Abstract

Many servers use technologies such as virtualization or containerization to improve server utilization. These technologies pose challenges for power monitoring since it is not possible to directly measure the power use of an abstraction such as a virtual machine. Much work has been done in modeling the power use of CPUs, virtual machines and entire servers, however, there is a scarcity of work in building lightweight power monitoring middleware that can be deployed across a range of systems. In this paper, we present cWatts+ as a prototype lightweight software-based virtual power meter. Utilizing a simple but powerful application-agnostic power model, it offers comparable performance to existing more complex and heavier-weight power models. It uses a small number of widely available CPU event counters and the Performance Application Programming Interface Library to estimate power usage on a per-thread basis.

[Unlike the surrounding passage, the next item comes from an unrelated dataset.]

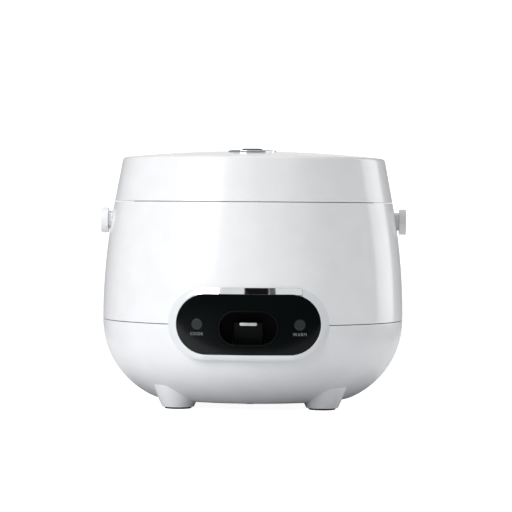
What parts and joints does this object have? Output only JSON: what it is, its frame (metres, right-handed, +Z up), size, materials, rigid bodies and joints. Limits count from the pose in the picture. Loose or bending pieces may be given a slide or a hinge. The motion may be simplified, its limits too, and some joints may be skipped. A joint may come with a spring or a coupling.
{
  "type": "rice cooker",
  "caption": "Round rice cooker with a hinged domed lid, black front panel with a cook lever and lamps, removable inner pot and folding carrying handle.",
  "frame": {"origin": "on the table, on the vertical axis of the round body", "axes": "+Z up, -Y is the front with the control panel, +X is to the right when looking at the front"},
  "size_m": [0.2538, 0.2717, 0.2114],
  "materials": {
    "white_plastic": "glossy moulded white",
    "pale_grey_plastic": "satin moulded pale grey",
    "panel_black": "high gloss black",
    "well_black": "fine satin black",
    "chrome": "mirror bright",
    "lamp_grey": "smoked translucent lens, unlit",
    "aluminium": "spun and brushed",
    "cast_aluminium": "machined casting",
    "pot_coating": "dark non-stick coating inside",
    "steel": "plain steel",
    "galvanised": "galvanised sheet",
    "rubber": "matt",
    "silicone": "translucent white silicone",
    "brass": "plain brass",
    "inlet_black": "moulded black",
    "ceramic": "unglazed ceramic",
    "ferrite": "dark sintered magnet"
  },
  "bodies": {
    "body": {"body_shell": "white_plastic", "base_shell": "white_plastic", "base_plate": "galvanised", "base_screws": "steel", "foot_front_left": "white_plastic", "foot_front_right": "white_plastic", "foot_rear_left": "white_plastic", "foot_rear_right": "white_plastic", "foot_pads": "rubber", "surround": "pale_grey_plastic", "panel": "panel_black", "chrome_strip": "chrome", "lever_well": "well_black", "lamp_cook": "lamp_grey", "lamp_warm": "lamp_grey", "lamp_holders": "inlet_black", "collar": "pale_grey_plastic", "pot_well": "aluminium", "well_posts": "steel", "heating_plate": "cast_aluminium", "heating_element": "steel", "plate_feet": "steel", "thermostat_housing": "aluminium", "thermostat_spring": "steel", "keep_warm_band": "galvanised", "thermal_fuse": "ceramic", "terminal_block": "ceramic", "power_inlet": "inlet_black", "inlet_pins": "brass", "cup_holder": "white_plastic", "hinge_block": "white_plastic", "hinge_pin": "steel", "handle_pivots": "white_plastic", "microswitch": "inlet_black", "lever_bracket": "galvanised", "lever_pin": "steel", "lever_spring": "steel"},
    "handle": {"handle": "white_plastic"},
    "pot": {"pot": "pot_coating"},
    "sensor": {"thermostat_cap": "aluminium", "sensor_ferrite": "ferrite"},
    "plunger": {"magnet_plunger": "ferrite"},
    "lever": {"cook_lever": "well_black", "lever_bar": "chrome"},
    "lid": {"lid_cover": "white_plastic", "lid_liner": "pale_grey_plastic", "lid_plate": "aluminium", "lid_gasket": "silicone", "vent_body": "pale_grey_plastic", "lid_hinge_arm": "white_plastic", "button_ring": "chrome", "lid_screws": "steel", "latch_pin": "steel", "button_spring": "steel"},
    "button": {"button": "well_black"},
    "latch": {"latch_lever": "inlet_black"},
    "vent_cap": {"vent_cap": "white_plastic"},
    "drip_cup": {"drip_cup": "pale_grey_plastic"}
  },
  "joints": [
    {"name": "lid_open", "type": "hinge", "parent": "body", "child": "lid", "pos_m": [0, 0.124, 0.171], "axis": [-1, 0, 0], "range_deg": [0, 88]},
    {"name": "handle_swing", "type": "hinge", "parent": "body", "child": "handle", "pos_m": [0, 0, 0.1522], "axis": [1, 0, 0], "range_deg": [0, 95]},
    {"name": "button_press", "type": "slide", "parent": "lid", "child": "button", "axis": [0, 0, -1], "range_m": [0, 0.003], "stiffness_N_per_m": 300, "springref_m": -0.001, "deforming": ["button_spring"]},
    {"name": "latch_tip", "type": "hinge", "parent": "lid", "child": "latch", "pos_m": [0, -0.09, 0.184], "axis": [-1, 0, 0], "range_deg": [0, 4.4]},
    {"name": "vent_cap_lift", "type": "slide", "parent": "lid", "child": "vent_cap", "axis": [0, 0, 1], "range_m": [0, 0.03]},
    {"name": "lever_press", "type": "hinge", "parent": "body", "child": "lever", "pos_m": [0, -0.058, 0.028], "axis": [1, 0, 0], "range_deg": [0, 8], "stiffness_Nm_per_rad": 0.6, "springref_deg": -2.86, "deforming": ["lever_spring"]},
    {"name": "plunger_lift", "type": "slide", "parent": "body", "child": "plunger", "axis": [0, 0, 1], "range_m": [0, 0.0082]},
    {"name": "sensor_sink", "type": "slide", "parent": "body", "child": "sensor", "axis": [0, 0, -1], "range_m": [0, 0.001], "stiffness_N_per_m": 800, "springref_m": -0.003, "deforming": ["thermostat_spring"]},
    {"name": "pot_spin", "type": "hinge", "parent": "body", "child": "pot", "pos_m": [0, 0, 0.0613], "axis": [0, 0, 1], "continuous": true},
    {"name": "drip_cup_slide", "type": "slide", "parent": "body", "child": "drip_cup", "axis": [0, 1, 0], "range_m": [0, 0.035]}
  ],
  "couplings": [
    {"joint": "latch_tip", "follows": "button_press", "rad_per_m": 25},
    {"joint": "plunger_lift", "follows": "lever_press", "m_per_rad": 0.058}
  ]
}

It has minimal overhead and is portable across a variety of systems. It can be used in containerized or virtualized environments. We evaluate the estimation performance of cWatts+ for a variety of real-world benchmarks that are relevant to large distributed systems. Also, we examine the importance of including CPU core temperature data in the power model. We demonstrate that our power model has an average error of less than 5%. This result compares favorably with existing state-of-the-art power models and is achieved using a relatively simple power model that exhibits minimal power consumption (overhead). Consequently, our power monitoring middleware is viable for use in real-world applications such as power estimation for energy-aware scheduling.